There are varying explanations for the failure of the rally, from the Trump team’s clearly concocted excuse that "protesters" had stopped supporters from entering the rally, to the more likely one of the threat of Covid-19.
But the one that has caught the popular imagination is the theory that users of the social media platform TikTok, and "fans of Korean pop music groups", or K-pop, conspired to register hundreds of thousands of tickets for the campaign rally as a prank.
According to The New York Times, "after the Trump campaign’s official account @TeamTrump posted a tweet asking supporters to register for free tickets using their phones on June 11, K-pop fan accounts began sharing the information with followers, encouraging them to register for the rally — and then not show."
In the early days of explaining the power of social media platforms to people, presenters used to favour comparing their number of users with the population of countries. Currently, for example, if Facebook were a country, its 2.6-billion monthly active users would make it much bigger than China. TikTok has about 800-million monthly active users, which would make it almost 2½ times bigger than the US, and 5½ times bigger than Russia.
Many people greeted this TikTok prank with glee. In response to Parscale’s plaintive excuse that "radical protesters, fuelled by a week of apocalyptic media coverage, interfered with Donald Trump supporters at the rally", Democrat Alexandria Ocasio-Cortez tweeted: "Actually you just got ROCKED by teens on TikTok who flooded the Trump campaign w/ fake ticket reservations & tricked you into believing a million people wanted your white supremacist open mic enough to pack an arena during COVID. Shout out to Zoomers.

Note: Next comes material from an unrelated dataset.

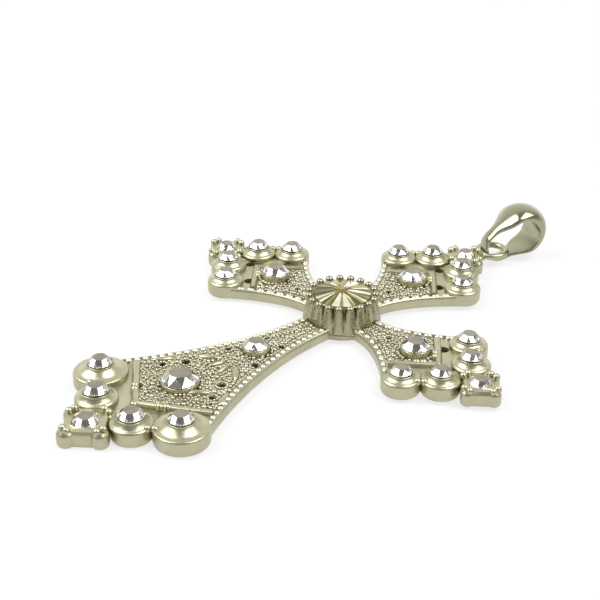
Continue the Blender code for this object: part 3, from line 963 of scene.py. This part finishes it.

Y’all make me so proud."
Somewhat paradoxically, Ocasio-Cortez has previously tweeted, in relation to Russian interference in US politics, that "letting our elections be subverted by hostile actors is disastrous".
As some commentators are pointing out, the TikTok "prank" is just that: foreign interference in an election (and though we’re foregrounding TikTok, other social media platforms such as Instagram also played a part).
And it wasn’t just about humiliating Trump with an empty arena.
One of the Trump campaign’s boastful tweets about the "record" number of registrations claimed: "Biggest data haul and rally sign-up of all time by 10x."
As one of the instigators of the false sign-ups, the suspiciously non-teen 51-year-old TikTok user Mary Jo Laupp, said: "We all know the Trump campaign feeds on data, they are constantly mining these rallies for data. Feeding them false data was a bonus. The data they think they have, the data they are collecting from this rally, isn’t accurate."
That’s where we are now in the war for meaning. The simple testimony of a nun, and the breaking of the fourth wall in a popular TV show (to choose two very random examples), have morphed into the despoliation of data by citizens of a virtual country, as part of learning to exist as both perpetrators and victims of crimes against truth.
Which all sounds very abstract, until you’re confronted with your own choice of when to support misinformation for ends you perceive as good — or deciding if, indeed, such a thing can exist.